In contrast with the evangelical effort in the non-European world and the projects of individual donors in Europe and Canada, the relief of disaster long depended on the efforts of individuals on the spot and ad hoc appeals to the public at large. Such traditional methods provided relief for victims of revolution in Crete (1866) and for France during the Franco-Prussian War. On various occasions in the 1870s and 1880s missionary groups worked to mitigate hunger in Persia, China, and Turkey. But by this time new agencies were assuming an important role. A vigorous campaign by the New York Herald spurred relief of the Irish famine of 1880. Some $1 million in goods and services contributed to help victims of the Russian famine of 1892 owed much to the support of Western flour interests, concerned both for humanity and for the agricultural price level, and to the energy of Louis Klopsch, editor of the Christian Herald, whose subsequent campaigns—for example, in the Indian famines of 1897 and 1900—raised in the course of fifteen years more than $3 million in gifts averaging less than $3. Under the leadership of Clara Barton and with presidential support, the American National Red Cross (1881) provided both funds and an increasing continuity of administration for the relief of disaster abroad as well as at home.
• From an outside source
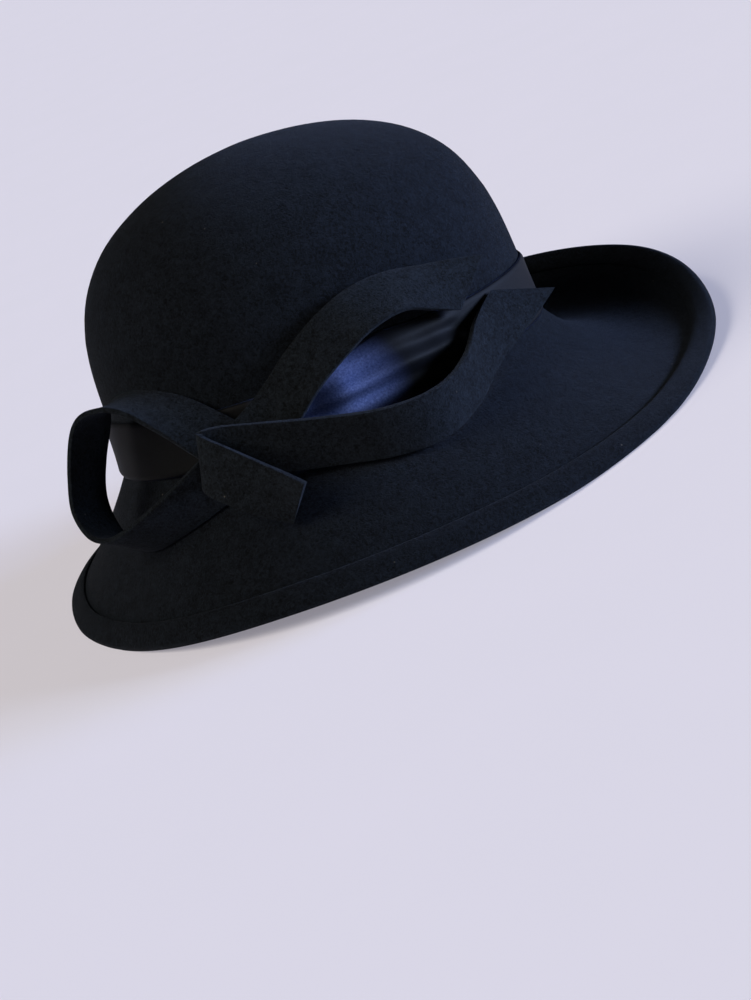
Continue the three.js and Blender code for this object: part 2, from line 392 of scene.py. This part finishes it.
def close_crown(body):
    """The open ring at the crown's top is drawn in to one point."""
    bpy.ops.mesh.select_all(action="DESELECT")
    mesh = bmesh.from_edit_mesh(body.data)
    open_edges = [edge for edge in mesh.edges if edge.is_boundary]
    highest = max(edge.verts[0].co.z for edge in open_edges)
    for edge in open_edges:
        edge.select = edge.verts[0].co.z > highest - TOP_RING_DROP * MM
    bmesh.update_edit_mesh(body.data)
    bpy.ops.mesh.extrude_region_move()
    bpy.ops.mesh.merge(type="CENTER")
    mesh = bmesh.from_edit_mesh(body.data)
    for vertex in mesh.verts:
        if vertex.select:
            vertex.co = at_rest(Vector((0, 0, CROWN["height"] - FELT / 2)))
    bmesh.update_edit_mesh(body.data)


def make_body():
    """One piece of felt, thickened round its middle and smoothed."""
    body = extruded_rings(body_rings(), RING_POINTS)
    close_crown(body)
    bpy.ops.mesh.select_all(action="SELECT")
    bpy.ops.mesh.normals_make_consistent(inside=False)
    bpy.ops.object.mode_set(mode="OBJECT")
    return finish_piece(
        body,
        "felt_hat_body",
        ("SOLIDIFY", {"thickness": FELT * MM, "offset": 0, "use_even_offset": True}),
        ("SUBSURF", {"levels": 1, "render_levels": 1}),
    )


# Satin band

def stepped(rows, column, at):
    """A column of a table of directions, eased from one row to the next."""
    at = at % 360
    for low, high in zip(rows, rows[1:]):
        if low[0] <= at <= high[0]:
            share = (at - low[0]) / (high[0] - low[0])
            share = share * share * (3 - 2 * share)
            return low[column] + (high[column] - low[column]) * share
    return rows[-1][column]


def band_point(at, share, layer):
    """A point of the band, on the layer that lies this far off the crown. Where the band puffs out,
    folds run along it, and all round it is lifted by its pull, so that it stays off the crown."""
    top = stepped(BAND_ROWS, 1, at)
    puff = stepped(BAND_ROWS, 2, at)
    up = BAND_FOOT + (top - BAND_FOOT) * share
    swell = math.sin(math.pi * min(max(share, 0), 1))
    fold = math.sin(2 * math.pi * BAND_FOLD["across"] * share)
    strain = min(puff, 1)
    stand = (puff + strain * BAND_FOLD["height"] * fold) * swell
    outward = oval_normal(at, *FOOT)
    pull = noise.noise(outward * BAND_PULL["round"] + UP * share * BAND_PULL["across"])
    lift = BAND_PULL["height"] * (1 + pull * swell)
    return crown_point(at, up) + outward * (PLAY + layer + max(stand, 0) + lift)


def make_band():
    """The satin ribbon with its two long edges turned in behind it."""
    turned_in = BAND_FOLD["turned_in"] / BAND_FACE

    def place(round_share, across_share):
        share = (across_share - 0.5) * (1 + 2 * turned_in) + 0.5
        layer = BAND_LAYERS["behind"]
        from_edge = min(share, 1 - share)
        if from_edge >= 0:
            layer += BAND_LAYERS["face"] * min(from_edge / BAND_LAYERS["rounded"], 1)
        elif share < 0:
            share = -share
        else:
            share = 2 - share
        return at_rest(band_point(360 * round_share, share, layer))

    band = bent_grid(BAND_GRID["round"], BAND_GRID["across"], place)
    bpy.ops.mesh.select_all(action="SELECT")
    bpy.ops.mesh.remove_doubles(threshold=BAND_SEAM * MM)
    bpy.ops.mesh.normals_make_consistent(inside=False)
    bpy.ops.object.mode_set(mode="OBJECT")
    return finish_piece(
        band,
        "satin_hat_band",
        ("SOLIDIFY", {"thickness": SATIN * MM, "offset": 0}),
    )


# Felt strips

def strip_middle(row):
    """The middle of a strip at a row of its table, crown upright."""
    at, out, up = row[:3]
    foot = oval_point(at, *FOOT, 0)
    place = foot * (1 + out / foot.length)
    place.z = up
    return place


def out_of_crown(point):
    return Vector((point.x, point.y, 0))


def upright(point):
    return UP.copy()


def make_strip(name, rows, base_direction):
    """A strip cut from felt, bent along its table. Its width starts in the base direction, and is
    turned about the strip's own line as the rows say. Its rim takes the material of the cut edges,
    painted pale as a highlight where they catch the light."""
    points = [strip_middle(row) for row in rows]
    bends = [row[3:] for row in rows]

    def centre(share):
        return Vector(along_table(points, min(max(share, 0), 1), False))

    def place(along_share, across_share):
        middle = centre(along_share)
        ahead = centre(along_share + STRIP_LOOK_AHEAD)
        behind = centre(along_share - STRIP_LOOK_AHEAD)
        along = (ahead - behind).normalized()
        base = base_direction(middle)
        base = (base - along * base.dot(along)).normalized()
        side = along.cross(base)
        lean, skew = along_table(bends, along_share, False)
        across = base * math.cos(radians(lean)) + side * math.sin(radians(lean))
        edge = across_share * 2 - 1
        return at_rest(middle + across * edge * STRIP_WIDTH / 2 + along * edge * skew / 2)

    columns = (len(rows) - 1) * STRIP_GRID["between_rows"]
    strip = bent_grid(columns, STRIP_GRID["across"], place)
    bpy.ops.object.mode_set(mode="OBJECT")
    return finish_piece(
        strip,
        name,
        ("SOLIDIFY", {"thickness": STRIP_FELT * MM, "offset": 0, "material_offset_rim": 1}),
        ("BEVEL", {
            "width": STRIP_EDGE["width"] * MM,
            "segments": STRIP_EDGE["segments"],
            "angle_limit": radians(STRIP_EDGE["sharper_than"]),
        }),
    )


# Materials

def linear(code):
    """An sRGB hex colour as linear red, green, blue and alpha, by the standard's own curve."""
    parts = [int(code[i:i + 2], 16) / 255 for i in (1, 3, 5)]
    return [c / 12.92 if c <= 0.04045 else ((c + 0.055) / 1.055) ** 2.4 for c in parts] + [1]


def add(tree, kind, settings=None, **links):
    """Adds a node, with its settings, and links or sets its inputs. An input is named, or given by its
    number where a node has several of one name. A Mix node's share is _0. Its two numbers are _2 and
    _3 and come out at 0, and its two colours are _6 and _7 and come out at 2. What a Math or Vector
    Math node works on is _0 and _1."""
    node = tree.nodes.new(kind)
    for setting, value in (settings or {}).items():
        setattr(node, setting, value)
    for name, value in links.items():
        socket = node.inputs[int(name[1:])] if name[0] == "_" else node.inputs[name.replace("_", " ")]
        if isinstance(value, bpy.types.NodeSocket):
            tree.links.new(value, socket)
        else:
            socket.default_value = value
    return node


def new_material(name):
    material = bpy.data.materials.new(name)
    material.use_nodes = True
    tree = material.node_tree
    shader = tree.nodes["Principled BSDF"]
    place = add(tree, "ShaderNodeTexCoord").outputs["Object"]
    return material, tree, shader, place


def per_mm(size):
    """The scale that makes a pattern's cells this many millimetres wide, on Object coordinates."""
    return 1 / (size * MM)


def wool_felt(name, deep, fibre, lint):
    """Blocked wool felt: matted short fibres that catch the light one by one over a deep ground, with
    broader matting, a faint bloom where the nap stands up, and here and there a caught speck of lint.
    Single fibres are too fine to show, so the tangle is drawn as tufts of fibres 1.3 mm wide."""
    material, tree, shader, place = new_material(name)
    tangle = add(tree, "ShaderNodeTexNoise", Vector=place, Scale=per_mm(1.3), Detail=5, Roughness=0.75,
                 Distortion=1.2)
    matting = add(tree, "ShaderNodeTexNoise", Vector=place, Scale=per_mm(6), Detail=3, Roughness=0.6)
    both = add(tree, "ShaderNodeMix", {"data_type": "FLOAT"}, _0=0.16,
               _2=tangle.outputs["Fac"], _3=matting.outputs["Fac"])
    spread = add(tree, "ShaderNodeMapRange", Value=both.outputs[0], From_Min=0.42, From_Max=0.6)
    felt = add(tree, "ShaderNodeMix", {"data_type": "RGBA"}, _0=spread.outputs[0],
               _6=linear(deep), _7=linear(fibre))

    # Lint: a tiny speck in the middle of one in five cells of 7.5 mm
    speck = add(tree, "ShaderNodeTexVoronoi", Vector=place, Scale=per_mm(7.5))
    tiny = add(tree, "ShaderNodeMapRange", Value=speck.outputs["Distance"],
               From_Min=0.02, From_Max=0.06, To_Min=1, To_Max=0)
    cell = add(tree, "ShaderNodeSeparateColor", Color=speck.outputs["Color"])
    rare = add(tree, "ShaderNodeMath", {"operation": "GREATER_THAN"}, _0=cell.outputs[0], _1=0.8)
    here = add(tree, "ShaderNodeMath", {"operation": "MULTIPLY"},
               _0=tiny.outputs[0], _1=rare.outputs[0])
    flecked = add(tree, "ShaderNodeMix", {"data_type": "RGBA"}, _0=here.outputs[0],
                  _6=felt.outputs[2], _7=linear(lint))
    tree.links.new(flecked.outputs[2], shader.inputs["Base Color"])

    fine = add(tree, "ShaderNodeBump", Strength=1.0, Distance=0.55 * MM, Height=tangle.outputs["Fac"])
    broad = add(tree, "ShaderNodeBump", Strength=0.5, Distance=0.5 * MM,
                Height=matting.outputs["Fac"], Normal=fine.outputs[0])
    tree.links.new(broad.outputs[0], shader.inputs["Normal"])
    shader.inputs["Roughness"].default_value = 0.95
    shader.inputs["Specular IOR Level"].default_value = 0.06
    shader.inputs["Sheen Weight"].default_value = 0.05
    shader.inputs["Sheen Roughness"].default_value = 0.4
    shader.inputs["Sheen Tint"].default_value = linear("#aab4d0")
    return material


def dark_satin(lit_centre):
    """Woven satin, near black along the ribbon. Where it is drawn out in folds between the strips,
    round the given point, it is painted a lighter clear blue: painted light, the blue light that these
    folds catch. Its thread is too fine to show, so it is drawn as a faint unevenness 0.9 mm wide."""
    material, tree, shader, place = new_material("satin, near black, painted blue light, woven")
    thread = add(tree, "ShaderNodeTexNoise", Vector=place, Scale=per_mm(0.9), Detail=4, Roughness=0.7)
    tone = add(tree, "ShaderNodeMapRange", Value=thread.outputs["Fac"], From_Min=0.3, From_Max=0.7)
    ribbon = add(tree, "ShaderNodeMix", {"data_type": "RGBA"}, _0=tone.outputs[0],
                 _6=linear("#050507"), _7=linear("#0a0b0e"))
    # Painted light: the folds get a lighter clear blue for the blue light they catch, fading to the
    # near black ribbon from 10 to 37 mm off the centre
    folds = add(tree, "ShaderNodeMix", {"data_type": "RGBA"}, _0=tone.outputs[0],
                _6=linear("#37426a"), _7=linear("#616e9c"))
    away = add(tree, "ShaderNodeVectorMath", {"operation": "DISTANCE"}, _0=place, _1=lit_centre)
    blue = add(tree, "ShaderNodeMapRange", {"interpolation_type": "SMOOTHSTEP"},
               Value=away.outputs["Value"], From_Min=10 * MM, From_Max=37 * MM, To_Min=1, To_Max=0)
    colour = add(tree, "ShaderNodeMix", {"data_type": "RGBA"}, _0=blue.outputs[0],
                 _6=ribbon.outputs[2], _7=folds.outputs[2])
    tree.links.new(colour.outputs[2], shader.inputs["Base Color"])
    fine = add(tree, "ShaderNodeBump", Strength=0.5, Distance=0.12 * MM, Height=thread.outputs["Fac"])
    tree.links.new(fine.outputs[0], shader.inputs["Normal"])
    shader.inputs["Roughness"].default_value = 0.65
    shader.inputs["Metallic"].default_value = 0.1
    shader.inputs["Specular IOR Level"].default_value = 0.07
    shader.inputs["Sheen Weight"].default_value = 0.03
    shader.inputs["Sheen Roughness"].default_value = 0.3
    shader.inputs["Sheen Tint"].default_value = linear("#7c93d8")
    return material


def pale_floor():
    """A matt pale table top, softly lit from within: the plain ground that the hat rests on."""
    material, tree, shader, place = new_material("matt pale table top, lit from within")
    grain = add(tree, "ShaderNodeTexNoise", Vector=place, Scale=per_mm(60), Detail=3)
    colour = add(tree, "ShaderNodeMix", {"data_type": "RGBA"}, _0=grain.outputs["Fac"],
                 _6=linear("#c0bdc5"), _7=linear("#c3bfc8"))
    tree.links.new(colour.outputs[2], shader.inputs["Base Color"])
    shader.inputs["Roughness"].default_value = 0.9
    shader.inputs["Specular IOR Level"].default_value = 0.1
    shader.inputs["Emission Color"].default_value = linear("#ebe6f4")
    shader.inputs["Emission Strength"].default_value = 0.3
    return material


# The room: floor, lights and camera

def make_floor():
    deselect()
    bpy.ops.mesh.primitive_plane_add(size=FLOOR["width"], location=(0, 0, -FLOOR["below"]))
    floor = bpy.context.object
    floor.name = "floor"
    floor.data.materials.append(pale_floor())


def towards_lamp(azimuth, elevation):
    """The direction from the hat to a lamp. Azimuth 0 is before the hat, 270 at the wearer's right."""
    flat = math.cos(radians(elevation))
    side = math.sin(radians(azimuth)) * flat
    back = -math.cos(radians(azimuth)) * flat
    return Vector((side, back, math.sin(radians(elevation))))


def make_lights():
    for name, azimuth, elevation, spread, strength, colour in LIGHTS:
        lamp = bpy.data.lights.new(name, "SUN")
        lamp.angle = radians(spread)
        lamp.energy = strength
        lamp.color = linear(colour)[:3]
        light = bpy.data.objects.new(name, lamp)
        towards = towards_lamp(azimuth, elevation)
        light.location = towards
        light.rotation_euler = towards.to_track_quat("Z", "Y").to_euler()
        bpy.context.scene.collection.objects.link(light)
    world = bpy.data.worlds.new("room")
    bpy.context.scene.world = world
    world.use_nodes = True
    background = world.node_tree.nodes["Background"]
    background.inputs["Color"].default_value = linear(ROOM_LIGHT["colour"])
    background.inputs["Strength"].default_value = ROOM_LIGHT["strength"]


def make_camera():
    lens = bpy.data.cameras.new("camera")
    lens.lens = CAMERA["lens"]
    camera = bpy.data.objects.new("camera", lens)
    bpy.context.scene.collection.objects.link(camera)
    look = CAMERA["looks_at"] - CAMERA["at"]
    turn = look.to_track_quat("-Z", "Y") @ Quaternion((0, 0, 1), radians(CAMERA["roll"]))
    camera.rotation_mode = "QUATERNION"
    camera.location = CAMERA["at"]
    camera.rotation_quaternion = turn
    bpy.context.scene.camera = camera


# Making the hat

make_floor()
make_lights()
make_camera()

# The cut edges of the strips are painted pale: a painted highlight where the edges catch the light
body_felt = wool_felt("wool felt, blocked, near-black navy", "#030406", "#12161c", "#4a4642")
strip_felt = wool_felt("wool felt, cut strip", "#040506", "#171b20", "#4a4642")
edge_highlight_felt = wool_felt("wool felt, cut edge, painted highlight", "#3c4147", "#6c7279", "#6a665f")

body = make_body()
flatten_on_floor(body)
body.data.materials.append(body_felt)
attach(body, "root")
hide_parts("hat_body")

band = make_band()
# The satin's painted blue light is centred on the folds drawn out between the strips
band.data.materials.append(dark_satin(at_rest(band_point(*PAINTED_LIGHT_CENTRE, 0))))
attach(band, "root")
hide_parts("satin_band")

for name, rows, base_direction, node in (
    ("felt_strip_with_loop", LOOP_STRIP, out_of_crown, "felt_strip_loop"),
    ("felt_strip_with_curl", CURL_STRIP, upright, "felt_strip_curl"),
):
    strip = make_strip(name, rows, base_direction)
    strip.data.materials.append(strip_felt)
    strip.data.materials.append(edge_highlight_felt)
    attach(strip, "root")
    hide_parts(node)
Generally speaking, American relief efforts in the years before 1914 were unaffected by political developments. Famines in Japan and China drew generous response, but sympathy for Russia was seriously diminished by end-of-the-century violence against Russian Jews. In 1895–1896 concern for Armenian victims of Turkish atrocities led to congressional agitation for American intervention; and in 1897–1898 the collection of funds for Cuban relief was encouraged by President William McKinley, among others, in the hope of dampening pressures to intervene.